▶ _Supplied information_:
— Begin —

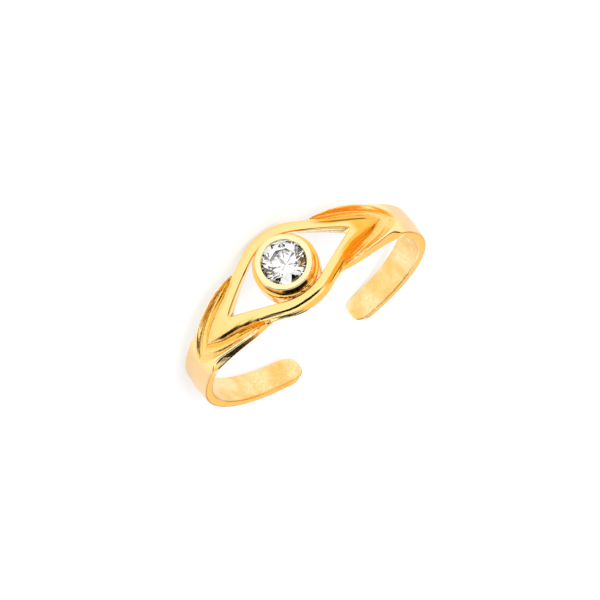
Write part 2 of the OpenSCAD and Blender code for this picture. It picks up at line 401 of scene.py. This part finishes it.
class Shoulders:
    """The relief of the band: its width, how far the window reaches and how high each point lies."""

    taper = (70, 150)
    end_round_deg = 8.5
    end_bluntness = 2.4
    left_lead_deg = 1.6
    window_mid = 1.95
    window_knee = 1.66
    knee_deg = 9
    corner_deg = 2.5

    def __init__(self, sizes):
        self.sizes = sizes
        self.band_r = BORE_MM + sizes.wall
        self.end_deg = math.degrees(sizes.end_angle)
        self.window_deg = math.degrees(sizes.window_angle)

    def line(self, name, angle):
        """Distance of a line of the relief from the middle line."""
        return smooth_table(STOPS, LINES[name], angle) * self.width_factor(angle)

    def height(self, name, angle):
        h = smooth_table(STOPS, HEIGHTS[name], angle)
        if name == "top":
            return h * self.sizes.rise
        return h * self.sizes.channel / TABLE_CHANNEL if name == "channel" else h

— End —

▶ _Goal of the exercise_: Exactly reproduce the material above.

▶ _Solution below_:
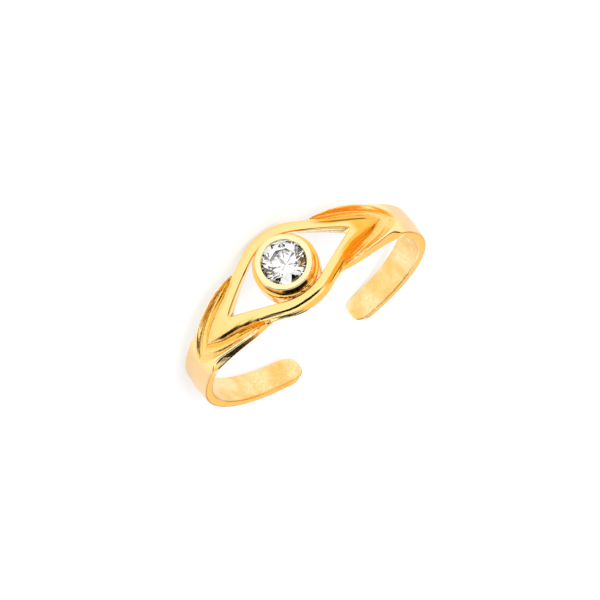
Write part 2 of the OpenSCAD and Blender code for this picture. It picks up at line 401 of scene.py. This part finishes it.
class Shoulders:
    """The relief of the band: its width, how far the window reaches and how high each point lies."""

    taper = (70, 150)
    end_round_deg = 8.5
    end_bluntness = 2.4
    left_lead_deg = 1.6
    window_mid = 1.95
    window_knee = 1.66
    knee_deg = 9
    corner_deg = 2.5

    def __init__(self, sizes):
        self.sizes = sizes
        self.band_r = BORE_MM + sizes.wall
        self.end_deg = math.degrees(sizes.end_angle)
        self.window_deg = math.degrees(sizes.window_angle)

    def line(self, name, angle):
        """Distance of a line of the relief from the middle line."""
        return smooth_table(STOPS, LINES[name], angle) * self.width_factor(angle)

    def height(self, name, angle):
        h = smooth_table(STOPS, HEIGHTS[name], angle)
        if name == "top":
            return h * self.sizes.rise
        return h * self.sizes.channel / TABLE_CHANNEL if name == "channel" else h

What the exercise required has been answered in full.